DESCRIPTION OF THE TASK:
Restate verbatim the lines between the one holding "color([0.58, 0.45, 0.36])" and the one holding "for node in", both included, and no others.

#####

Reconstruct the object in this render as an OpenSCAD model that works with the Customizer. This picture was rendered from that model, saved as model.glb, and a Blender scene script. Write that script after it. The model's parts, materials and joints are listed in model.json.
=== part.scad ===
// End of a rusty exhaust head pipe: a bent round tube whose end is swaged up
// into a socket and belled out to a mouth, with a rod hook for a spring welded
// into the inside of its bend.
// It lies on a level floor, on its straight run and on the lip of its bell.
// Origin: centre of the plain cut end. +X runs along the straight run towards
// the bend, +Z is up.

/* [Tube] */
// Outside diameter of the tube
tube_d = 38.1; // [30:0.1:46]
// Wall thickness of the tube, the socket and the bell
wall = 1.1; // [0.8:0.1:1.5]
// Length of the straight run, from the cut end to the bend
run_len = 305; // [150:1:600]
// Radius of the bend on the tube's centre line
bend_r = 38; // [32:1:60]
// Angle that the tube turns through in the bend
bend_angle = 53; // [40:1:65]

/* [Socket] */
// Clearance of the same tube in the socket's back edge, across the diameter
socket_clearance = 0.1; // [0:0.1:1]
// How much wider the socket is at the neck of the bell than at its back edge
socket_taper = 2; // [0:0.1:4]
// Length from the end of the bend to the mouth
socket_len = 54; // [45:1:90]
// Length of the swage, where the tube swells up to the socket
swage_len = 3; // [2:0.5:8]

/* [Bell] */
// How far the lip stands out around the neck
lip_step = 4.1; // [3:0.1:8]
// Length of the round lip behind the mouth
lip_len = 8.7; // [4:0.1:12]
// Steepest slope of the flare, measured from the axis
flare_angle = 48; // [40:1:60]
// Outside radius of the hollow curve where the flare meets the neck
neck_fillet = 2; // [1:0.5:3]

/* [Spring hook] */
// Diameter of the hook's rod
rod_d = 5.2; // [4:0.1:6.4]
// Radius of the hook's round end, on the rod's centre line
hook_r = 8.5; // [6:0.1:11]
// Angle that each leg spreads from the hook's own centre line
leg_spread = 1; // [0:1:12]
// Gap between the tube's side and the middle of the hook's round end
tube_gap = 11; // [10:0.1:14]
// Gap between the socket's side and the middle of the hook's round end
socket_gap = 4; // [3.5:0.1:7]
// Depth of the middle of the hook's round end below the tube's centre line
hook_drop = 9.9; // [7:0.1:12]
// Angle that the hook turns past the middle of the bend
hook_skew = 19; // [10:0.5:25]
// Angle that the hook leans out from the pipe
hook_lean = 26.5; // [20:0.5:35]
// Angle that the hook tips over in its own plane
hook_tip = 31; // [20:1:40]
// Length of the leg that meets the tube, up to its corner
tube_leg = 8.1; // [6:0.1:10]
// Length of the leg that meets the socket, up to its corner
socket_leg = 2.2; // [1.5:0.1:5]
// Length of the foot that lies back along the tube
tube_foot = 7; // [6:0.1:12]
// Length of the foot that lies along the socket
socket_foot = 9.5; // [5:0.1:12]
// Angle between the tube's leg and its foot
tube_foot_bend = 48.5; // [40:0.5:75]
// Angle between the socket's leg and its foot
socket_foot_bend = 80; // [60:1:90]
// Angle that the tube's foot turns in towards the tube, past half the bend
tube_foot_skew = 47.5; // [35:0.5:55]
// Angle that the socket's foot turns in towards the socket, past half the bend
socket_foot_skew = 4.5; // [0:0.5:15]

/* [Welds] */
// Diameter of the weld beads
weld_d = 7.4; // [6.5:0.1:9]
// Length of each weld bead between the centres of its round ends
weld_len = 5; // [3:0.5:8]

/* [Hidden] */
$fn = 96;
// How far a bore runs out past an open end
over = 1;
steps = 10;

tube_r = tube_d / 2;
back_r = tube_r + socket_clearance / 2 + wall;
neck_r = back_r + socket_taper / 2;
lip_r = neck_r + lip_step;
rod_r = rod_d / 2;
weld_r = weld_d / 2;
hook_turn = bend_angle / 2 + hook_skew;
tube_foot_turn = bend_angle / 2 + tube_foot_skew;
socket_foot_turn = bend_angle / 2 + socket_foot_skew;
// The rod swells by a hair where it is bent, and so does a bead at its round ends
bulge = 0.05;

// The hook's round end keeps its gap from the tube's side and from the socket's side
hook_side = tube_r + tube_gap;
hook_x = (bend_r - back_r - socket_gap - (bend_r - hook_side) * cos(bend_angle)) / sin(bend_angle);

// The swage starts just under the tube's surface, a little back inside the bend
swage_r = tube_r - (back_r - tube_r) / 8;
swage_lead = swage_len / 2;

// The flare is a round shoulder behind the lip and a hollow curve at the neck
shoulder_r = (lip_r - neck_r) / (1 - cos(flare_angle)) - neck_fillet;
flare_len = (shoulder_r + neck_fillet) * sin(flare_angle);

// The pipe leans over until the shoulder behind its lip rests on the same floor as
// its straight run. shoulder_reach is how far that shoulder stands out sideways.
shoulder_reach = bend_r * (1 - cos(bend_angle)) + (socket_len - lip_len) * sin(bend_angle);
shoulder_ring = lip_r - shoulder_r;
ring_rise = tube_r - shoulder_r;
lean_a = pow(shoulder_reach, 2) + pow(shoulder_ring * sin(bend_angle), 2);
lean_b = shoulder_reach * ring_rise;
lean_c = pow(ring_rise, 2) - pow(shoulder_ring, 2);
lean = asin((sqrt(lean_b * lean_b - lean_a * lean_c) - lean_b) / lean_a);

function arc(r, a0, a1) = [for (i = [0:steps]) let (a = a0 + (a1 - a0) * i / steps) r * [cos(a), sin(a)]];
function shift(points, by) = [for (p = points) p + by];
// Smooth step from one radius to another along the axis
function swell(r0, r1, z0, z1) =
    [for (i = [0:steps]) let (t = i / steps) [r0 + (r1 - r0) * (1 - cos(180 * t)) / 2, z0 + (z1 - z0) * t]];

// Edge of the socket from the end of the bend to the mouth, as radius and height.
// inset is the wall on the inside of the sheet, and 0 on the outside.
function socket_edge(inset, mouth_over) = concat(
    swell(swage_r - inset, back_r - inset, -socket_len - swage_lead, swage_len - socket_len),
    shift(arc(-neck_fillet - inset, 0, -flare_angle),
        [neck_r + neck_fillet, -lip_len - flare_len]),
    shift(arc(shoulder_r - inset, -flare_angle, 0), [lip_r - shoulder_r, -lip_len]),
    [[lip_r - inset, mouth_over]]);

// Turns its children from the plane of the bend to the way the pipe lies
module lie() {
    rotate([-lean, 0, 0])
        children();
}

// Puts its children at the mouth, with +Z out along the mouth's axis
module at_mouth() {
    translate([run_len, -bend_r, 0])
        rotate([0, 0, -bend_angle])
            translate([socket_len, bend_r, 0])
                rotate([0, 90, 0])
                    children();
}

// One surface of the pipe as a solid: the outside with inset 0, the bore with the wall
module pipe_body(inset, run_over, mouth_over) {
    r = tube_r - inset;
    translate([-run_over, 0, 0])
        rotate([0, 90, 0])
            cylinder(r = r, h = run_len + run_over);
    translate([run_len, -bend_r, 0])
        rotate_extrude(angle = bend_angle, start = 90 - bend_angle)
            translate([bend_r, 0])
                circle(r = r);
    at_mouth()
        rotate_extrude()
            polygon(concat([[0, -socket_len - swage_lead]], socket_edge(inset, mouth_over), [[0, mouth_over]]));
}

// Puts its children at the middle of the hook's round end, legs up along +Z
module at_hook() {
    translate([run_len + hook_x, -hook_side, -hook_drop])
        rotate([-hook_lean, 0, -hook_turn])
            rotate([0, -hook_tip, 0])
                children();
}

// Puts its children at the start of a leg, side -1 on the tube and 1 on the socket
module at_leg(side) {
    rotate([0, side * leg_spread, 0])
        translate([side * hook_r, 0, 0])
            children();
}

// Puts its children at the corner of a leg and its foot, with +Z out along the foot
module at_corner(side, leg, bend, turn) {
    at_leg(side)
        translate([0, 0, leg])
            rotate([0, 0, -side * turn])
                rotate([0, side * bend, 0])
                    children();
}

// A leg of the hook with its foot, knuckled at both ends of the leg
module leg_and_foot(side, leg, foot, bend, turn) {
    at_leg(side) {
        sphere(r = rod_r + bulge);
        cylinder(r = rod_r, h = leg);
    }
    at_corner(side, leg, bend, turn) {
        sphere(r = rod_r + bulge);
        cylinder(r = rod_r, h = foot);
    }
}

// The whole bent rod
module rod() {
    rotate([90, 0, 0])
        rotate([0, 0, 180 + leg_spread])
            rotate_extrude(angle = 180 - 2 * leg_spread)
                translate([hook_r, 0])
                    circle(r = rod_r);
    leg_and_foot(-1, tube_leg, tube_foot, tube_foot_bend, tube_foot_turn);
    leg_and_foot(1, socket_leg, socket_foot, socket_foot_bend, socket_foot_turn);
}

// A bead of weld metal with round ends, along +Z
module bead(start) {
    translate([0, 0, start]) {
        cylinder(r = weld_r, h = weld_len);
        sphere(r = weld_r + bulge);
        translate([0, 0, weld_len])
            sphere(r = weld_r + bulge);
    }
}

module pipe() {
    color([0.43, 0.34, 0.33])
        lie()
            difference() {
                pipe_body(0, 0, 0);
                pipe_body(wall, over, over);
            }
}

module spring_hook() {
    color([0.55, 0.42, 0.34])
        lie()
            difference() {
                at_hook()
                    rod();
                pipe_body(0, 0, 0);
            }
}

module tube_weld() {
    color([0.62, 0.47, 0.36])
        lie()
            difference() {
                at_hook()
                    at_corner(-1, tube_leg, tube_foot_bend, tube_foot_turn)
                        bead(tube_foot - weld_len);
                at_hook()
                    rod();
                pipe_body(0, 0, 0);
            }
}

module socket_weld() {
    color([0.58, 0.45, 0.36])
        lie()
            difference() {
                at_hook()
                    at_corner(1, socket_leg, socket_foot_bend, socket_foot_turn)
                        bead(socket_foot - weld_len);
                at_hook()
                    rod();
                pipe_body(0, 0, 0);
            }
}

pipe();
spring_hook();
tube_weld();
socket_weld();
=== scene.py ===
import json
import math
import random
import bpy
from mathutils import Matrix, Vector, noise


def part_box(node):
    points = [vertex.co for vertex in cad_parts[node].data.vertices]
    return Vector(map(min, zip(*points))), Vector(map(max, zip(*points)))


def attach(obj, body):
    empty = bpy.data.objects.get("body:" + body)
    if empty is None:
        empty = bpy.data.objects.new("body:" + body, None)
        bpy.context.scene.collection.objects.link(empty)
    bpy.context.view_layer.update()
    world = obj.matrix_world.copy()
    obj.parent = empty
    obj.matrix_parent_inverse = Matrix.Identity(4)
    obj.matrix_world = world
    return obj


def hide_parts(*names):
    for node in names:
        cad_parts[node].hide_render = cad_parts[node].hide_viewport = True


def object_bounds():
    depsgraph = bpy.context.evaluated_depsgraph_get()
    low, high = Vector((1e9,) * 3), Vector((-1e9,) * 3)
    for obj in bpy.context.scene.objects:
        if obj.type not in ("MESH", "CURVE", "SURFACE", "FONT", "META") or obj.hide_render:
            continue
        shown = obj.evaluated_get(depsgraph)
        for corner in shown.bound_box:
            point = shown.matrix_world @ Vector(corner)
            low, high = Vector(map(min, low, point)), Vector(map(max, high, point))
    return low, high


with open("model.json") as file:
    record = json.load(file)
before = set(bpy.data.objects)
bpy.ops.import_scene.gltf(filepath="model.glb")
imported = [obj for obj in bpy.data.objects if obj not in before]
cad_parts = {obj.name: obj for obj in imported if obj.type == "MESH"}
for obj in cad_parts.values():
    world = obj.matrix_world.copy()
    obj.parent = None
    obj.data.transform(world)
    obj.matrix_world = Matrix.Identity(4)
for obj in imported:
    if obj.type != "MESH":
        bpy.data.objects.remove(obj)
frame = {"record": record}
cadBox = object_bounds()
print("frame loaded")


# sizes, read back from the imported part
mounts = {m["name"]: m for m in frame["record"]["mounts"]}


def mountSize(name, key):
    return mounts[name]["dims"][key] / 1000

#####

TASK ANSWER:
    color([0.58, 0.45, 0.36])
        lie()
            difference() {
                at_hook()
                    at_corner(1, socket_leg, socket_foot_bend, socket_foot_turn)
                        bead(socket_foot - weld_len);
                at_hook()
                    rod();
                pipe_body(0, 0, 0);
            }
}

pipe();
spring_hook();
tube_weld();
socket_weld();
=== scene.py ===
import json
import math
import random
import bpy
from mathutils import Matrix, Vector, noise


def part_box(node):
    points = [vertex.co for vertex in cad_parts[node].data.vertices]
    return Vector(map(min, zip(*points))), Vector(map(max, zip(*points)))


def attach(obj, body):
    empty = bpy.data.objects.get("body:" + body)
    if empty is None:
        empty = bpy.data.objects.new("body:" + body, None)
        bpy.context.scene.collection.objects.link(empty)
    bpy.context.view_layer.update()
    world = obj.matrix_world.copy()
    obj.parent = empty
    obj.matrix_parent_inverse = Matrix.Identity(4)
    obj.matrix_world = world
    return obj


def hide_parts(*names):
    for node in names:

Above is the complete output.